= Ministry of Love (film project) =

Film series
Ministry of Love is a project by Bangladeshi OTT platform Chorki to produce 12 love movies of 12 film directors. In every film, there will be a shadow of love in the personal life of the makers. Mostofa Sarwar Farooki is the co-producer of the project. Films will be released in Chorki in phases between 2023 and 2024.

On 3 August 2023, at a ceremony at a hotel in Dhaka, the 12 producers shared details about their films. The film directors are Mostofa Sarwar Farooki, Robiul Alam Robi, Shihab Shaheen, Redoan Rony, Ashfaque Nipun, Abu Shahed Emon, Raihan Rafi, Raka Noshin Nawar, Shankha Dasgupta, Arifur Rahman, Rezaur Rahman and Anam Biswas.

== Project films ==
Mostofa Sarwar Farooki will produce two films, Raka Noshin Nawar and Shankha Dasgupta will produce one film each and other directors will produce 12 films.

List of Films
| Date | Film title | Director | Lead Actor(s) | Source |
|---|---|---|---|---|
| 30 November 2023 | Something Like an Autobiography | Mostofa Sarwar Farooki | Mostofa Sarwar Farooki, Nusrat Imrose Tisha |  |
| 10 April 2024 | The Last Defenders of Monogamy | Mostofa Sarwar Farooki | Chanchal Chowdhury, Xefer Rahman |  |
| 22 February 2024 | Kacher Manush Dure Thuiya | Shihab Shaheen | Pritom Hasan, Tasnia Farin |  |
| 5 September 2024 | Forget Me Not | Robiul Alam Robi | Mehazabien Chowdhury, Yash Rohan, Bijori Barkatullah |  |
| 8 November 2024 | 36 24 36 | Rezaur Rahman | Prarthana Fardin Dighi, Syed Zaman Shawon, Karina Kaiser |  |
| To be announced | Uki | Redoan Rony |  |  |
| To be announced | We Need to Talk | Ashfaque Nipun |  |  |
| To be announced | Avani | Abu Shahed Emon |  |  |
| To be announced | Mohabbat | Raihan Rafi |  |  |
| To be announced | Fifty Fifty | Shankha Dasgupta, Raka Noshin Nawar |  |  |
| To be announced | Jui | Arifur Rahman |  |  |
| To be announced | Shoulder Man | Anam Biswas |  |  |

== Something Like an Autobiography ==
Something Like an Autobiography is a 2023 Bengali-language Bangladeshi romantic film. Produced by Redoan Rony, the film is directed by Mostofa Sarwar Farooki. The film is co-produced by Anna Katchko, former head of Film Bazaar Nina Lath, Nusrat Imroz Tisha. Farooki and Nusrat Imroz Tisha jointly wrote the screenplay. Pavel Orin is directing the music. It was released in Chorki on 30 November 2023.

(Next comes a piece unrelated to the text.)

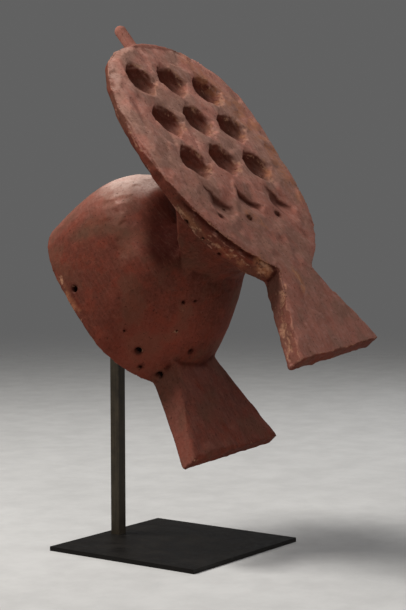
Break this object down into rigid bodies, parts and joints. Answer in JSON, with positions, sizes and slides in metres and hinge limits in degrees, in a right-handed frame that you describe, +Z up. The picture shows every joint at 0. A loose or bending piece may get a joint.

== Kacher Manush Dure Thuiya ==
Directed by Shihab Shaheen, the second film of the Ministry of Love is Kacher Manush Dure Thuiya was released on 22 February 2024. Pritam Hasan and Tasnia Farin are playing the lead roles. Shihab Shaheen and Jahan Sultana jointly wrote the screenplay. Music directed by Emon Chowdhury.

== Last Defenders of Monogamy ==
Last Defenders of Monogamy is a 2024 Bengali language Bangladeshi romantic drama web movie. It was directed by Mostofa Sarwar Farooki. Chanchal Chowdhury and Xeffer Rahman played the lead roles. With this, Xeffer made her film debut. The third film of Chorki's Ministry of Love project, which was released on 10 April 2024 in Chorki.

== Forget Me Not ==

Forget Me Not is a 2024 Bengali-language Bangladeshi romantic psychological drama film. Robiul Alam Robi wrote the screenplay and dialogues along with the direction. Starring Yash Rohan and Mehazabien Chowdhury in the lead roles. This is Ministry of Loves 4th film, which was released on OTT Chorki on 5 September 2024.

== 36 24 36 ==
36 24 36 is a Bengali language Bangladeshi romantic comedy film. Rezaur Rahman is the direction the film. Starring Prarthana Fardin Dighi, Syed Zaman Shawon and Karina Kaiser. It is 5th film of the Ministry of Love film project and it was theatrically released on 8 November 2024 on big screen.